With the Newark Earthworks a key element of the Hopewell Ceremonial Earthworks and the potential selection of Ohio’s first UNESCO World Heritage Site, it will be interesting to see what the Ohio Supreme Court decides and how the case proceeds from here.

The next two available dates on which to visit the Moundbuilders site are Monday July 26 and Sunday October 17, 2021. These are self guided tours only. Visit the Ohio History Connection website for more information.

 

[1] Many museums have collections of Hopewell Culture artifacts. In addition to the Ohio History Connection, the British Museum houses a collection that Edwin H. Davis and Ephraim Squier acquired in the course of their work. Davis originally sold the collection to William Henry Blackmore in 1864. Blackmore displayed the artifacts in the Blackmore Museum in Salisbury, Wiltshire, England, which he founded in 1867. The British Museum acquired them sometime after William Blackmore’s brother Humphrey’s death in 1929.

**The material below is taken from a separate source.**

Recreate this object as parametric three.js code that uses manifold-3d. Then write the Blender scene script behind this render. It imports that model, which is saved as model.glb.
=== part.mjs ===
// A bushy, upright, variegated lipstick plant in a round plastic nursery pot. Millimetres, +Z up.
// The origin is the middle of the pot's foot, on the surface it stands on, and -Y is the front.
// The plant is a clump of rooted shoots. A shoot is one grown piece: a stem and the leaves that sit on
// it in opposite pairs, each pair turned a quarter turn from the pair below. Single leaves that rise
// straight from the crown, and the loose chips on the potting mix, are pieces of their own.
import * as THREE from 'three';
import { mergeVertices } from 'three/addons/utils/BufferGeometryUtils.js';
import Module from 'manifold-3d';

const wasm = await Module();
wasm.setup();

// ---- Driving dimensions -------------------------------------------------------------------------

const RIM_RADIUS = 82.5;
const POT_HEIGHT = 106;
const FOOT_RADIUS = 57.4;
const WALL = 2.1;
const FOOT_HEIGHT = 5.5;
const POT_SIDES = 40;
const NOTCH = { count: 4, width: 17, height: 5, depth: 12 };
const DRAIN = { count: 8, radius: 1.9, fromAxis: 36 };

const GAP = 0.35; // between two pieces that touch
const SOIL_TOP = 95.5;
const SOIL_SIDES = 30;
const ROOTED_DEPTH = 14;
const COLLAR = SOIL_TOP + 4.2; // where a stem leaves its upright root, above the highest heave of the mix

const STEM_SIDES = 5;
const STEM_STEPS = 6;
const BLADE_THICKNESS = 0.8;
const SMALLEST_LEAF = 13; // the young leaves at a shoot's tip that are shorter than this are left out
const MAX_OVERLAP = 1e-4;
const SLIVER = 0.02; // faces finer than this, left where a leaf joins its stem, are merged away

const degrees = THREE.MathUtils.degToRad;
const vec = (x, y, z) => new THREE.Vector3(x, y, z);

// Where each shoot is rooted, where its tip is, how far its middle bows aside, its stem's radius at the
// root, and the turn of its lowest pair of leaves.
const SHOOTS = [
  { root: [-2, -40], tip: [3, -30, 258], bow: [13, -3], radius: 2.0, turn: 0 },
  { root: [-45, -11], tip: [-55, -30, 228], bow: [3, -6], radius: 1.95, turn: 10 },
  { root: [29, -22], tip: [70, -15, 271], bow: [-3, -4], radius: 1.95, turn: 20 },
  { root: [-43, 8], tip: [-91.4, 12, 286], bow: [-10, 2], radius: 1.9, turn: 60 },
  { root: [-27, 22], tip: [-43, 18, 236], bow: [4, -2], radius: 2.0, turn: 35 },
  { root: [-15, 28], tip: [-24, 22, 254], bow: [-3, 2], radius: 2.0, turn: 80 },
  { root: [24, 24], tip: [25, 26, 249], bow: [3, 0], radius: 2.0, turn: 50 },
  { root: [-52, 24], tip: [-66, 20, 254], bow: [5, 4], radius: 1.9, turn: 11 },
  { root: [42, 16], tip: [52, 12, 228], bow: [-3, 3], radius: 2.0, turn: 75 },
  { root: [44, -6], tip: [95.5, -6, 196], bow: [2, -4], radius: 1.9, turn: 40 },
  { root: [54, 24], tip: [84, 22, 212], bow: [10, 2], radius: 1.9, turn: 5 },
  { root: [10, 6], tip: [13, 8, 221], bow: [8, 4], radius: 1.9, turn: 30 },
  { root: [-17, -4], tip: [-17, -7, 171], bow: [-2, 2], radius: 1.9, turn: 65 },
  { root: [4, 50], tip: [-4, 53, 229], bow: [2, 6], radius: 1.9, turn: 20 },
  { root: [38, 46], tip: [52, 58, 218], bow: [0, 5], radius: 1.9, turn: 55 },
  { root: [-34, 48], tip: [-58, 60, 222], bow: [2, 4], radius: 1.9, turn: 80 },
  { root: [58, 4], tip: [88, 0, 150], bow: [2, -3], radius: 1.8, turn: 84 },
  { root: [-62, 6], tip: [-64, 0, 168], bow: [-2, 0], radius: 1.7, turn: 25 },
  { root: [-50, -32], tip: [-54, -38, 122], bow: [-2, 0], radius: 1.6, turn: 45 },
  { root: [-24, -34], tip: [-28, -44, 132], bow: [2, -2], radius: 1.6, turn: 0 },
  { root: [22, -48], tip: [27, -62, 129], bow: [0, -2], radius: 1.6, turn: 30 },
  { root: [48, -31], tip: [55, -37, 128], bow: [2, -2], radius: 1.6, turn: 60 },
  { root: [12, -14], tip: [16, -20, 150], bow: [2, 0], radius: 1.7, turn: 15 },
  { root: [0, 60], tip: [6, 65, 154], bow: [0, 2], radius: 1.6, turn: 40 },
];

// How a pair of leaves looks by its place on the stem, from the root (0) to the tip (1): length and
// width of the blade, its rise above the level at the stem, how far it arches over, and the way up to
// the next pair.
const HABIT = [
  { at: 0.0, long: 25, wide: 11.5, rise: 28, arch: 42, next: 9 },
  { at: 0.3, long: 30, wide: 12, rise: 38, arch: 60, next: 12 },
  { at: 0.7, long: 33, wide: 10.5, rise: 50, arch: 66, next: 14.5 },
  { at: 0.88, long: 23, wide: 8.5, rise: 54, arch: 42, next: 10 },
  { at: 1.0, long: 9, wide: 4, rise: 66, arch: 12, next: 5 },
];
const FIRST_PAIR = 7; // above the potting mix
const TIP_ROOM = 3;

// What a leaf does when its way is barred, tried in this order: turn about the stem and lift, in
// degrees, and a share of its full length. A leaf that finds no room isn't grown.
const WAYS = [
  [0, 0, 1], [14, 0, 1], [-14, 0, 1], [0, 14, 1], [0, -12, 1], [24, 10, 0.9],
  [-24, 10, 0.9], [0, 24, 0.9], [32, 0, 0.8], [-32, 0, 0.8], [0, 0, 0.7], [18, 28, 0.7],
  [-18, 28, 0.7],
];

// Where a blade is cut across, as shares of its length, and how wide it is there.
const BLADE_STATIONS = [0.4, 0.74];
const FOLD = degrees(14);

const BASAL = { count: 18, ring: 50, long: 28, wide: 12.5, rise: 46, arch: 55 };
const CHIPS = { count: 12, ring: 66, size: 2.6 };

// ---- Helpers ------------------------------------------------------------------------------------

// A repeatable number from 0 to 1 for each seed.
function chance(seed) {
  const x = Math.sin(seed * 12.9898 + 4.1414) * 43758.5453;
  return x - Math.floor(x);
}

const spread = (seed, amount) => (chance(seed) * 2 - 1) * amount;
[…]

Another notable collection is housed at the Field Museum of Natural History, in Chicago, Illinois. The Ohio Hopewell: Ancient Crossroads of the American Midwest website states, “The Field Museum houses one of the largest archaeological collections of Hopewell Culture artifacts in the world. This collection—primarily from Warren K. Moorehead’s 1891–1892 excavation at the Hopewell Mound Group near Chillicothe, Ohio—dates to the origins of the museum itself. Moorehead’s excavations were undertaken for the 1893 World Columbian Exposition, an event that brought together anthropological materials from around the world and later resulted in the founding of the Field Museum of Natural History.”

[2] For a fascinating account of Squier and Davis’s lives, work, and the conflict that ended their partnership, read A Question of Authorship: The Ephraim George Squier-Edwin Hamilton Davis Controversy, in the Ohio History Journal by the late Terry A. Barnhart, Associate Curator and Director of Special Projects at the Ohio Historical Society, Columbus, Ohio.